CAROLINE EGGERS, BYLINE: Last August, in Waverly, Tennessee, Tammy Shaw and her granddaughter, Hope Collier, were trying to escape when water started spilling under their door. Within minutes, it was up to the ceiling.

TAMMY SHAW: We were trapped in there - in that water.

EGGERS: Then the flood dragged Collier from inside her home to a half mile away. For two hours, her family thought she was dead.

HOPE COLLIER: Everyone was calling everybody, asking if I was OK, and it was just - it was bad.

EGGERS: Twenty people did die in the flooding. That morning, the National Weather Service in Nashville issued what Waverly residents say was only a vague warning about what would become a record-shattering nearly 21 inches of rain. That's because forecasters only had a limited picture of what was happening - one that relied heavily on radar, looking at clouds thousands of feet in the air. But just north of here, in Kentucky, weather experts say they have a better way.

STUART FOSTER: There aren't too many programs out there that you can genuinely say benefit everybody.

EGGERS: That's retired state climatologist Stuart Foster, and he's talking about the Kentucky Mesonet. It's a grid of what will soon be nearly 100 weather monitoring stations across the state. He's showing me the first one built. It looks like a few brutalist sculptures in an open field. But up close, you'd see little weather gadgets. There are anemometers for wind speed, a gauge for rainfall rates...

FOSTER: Then, right on top of here is a pyranometer for monitoring solar radiation.

EGGERS: The system provides a more complete picture of even complicated weather phenomena. For example, the station monitors temperature from underground to 30 feet up to catch when a layer of warm air is trapping cold air below it.

FOSTER: Which is important for agriculture and fog formation and icing and those kinds of things.

EGGERS: When it comes to extreme weather, mesonets give forecasters critical ground-level data in real time. When tornadoes tore through eight states in December, the Kentucky Mesonet was sending data to the National Weather Service every three seconds. John Gordon, Louisville's head meteorologist, says his office would be lost without it.

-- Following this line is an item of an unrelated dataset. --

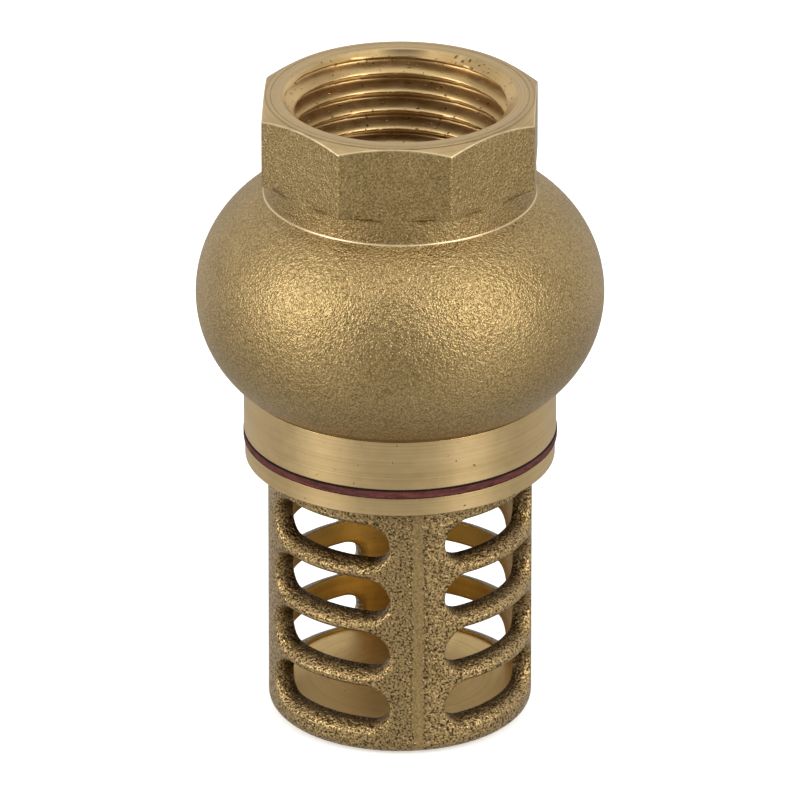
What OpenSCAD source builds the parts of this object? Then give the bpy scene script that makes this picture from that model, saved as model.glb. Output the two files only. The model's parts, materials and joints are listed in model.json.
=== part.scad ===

JOHN GORDON: Having a mesonet will save lives. Having that data allows us to better warn the citizens - to put out more precise warnings.

EGGERS: Also important - Gordon says it shows when warnings are not needed.

GORDON: You know, dear God, I don't want to be the boy who cried wolf.

EGGERS: Mesonets are often built in direct response to severe weather, as in New York after Hurricane Sandy. But there's no direct federal funding for mesonets. It's up to each state to figure it out, and 15 states still don't have them. That includes Tennessee, which just opened an unfunded climate office last year. The state's new climatologist, Andrew Joyner, has made a mesonet his biggest priority.

ANDREW JOYNER: I'm sure we've missed quite a few high-wind and high-rain events across the state simply because we don't have stations in those locations.

EGGERS: He's now looking for grants so Tennessee forecasters won't be flying partly blind during future extreme weather.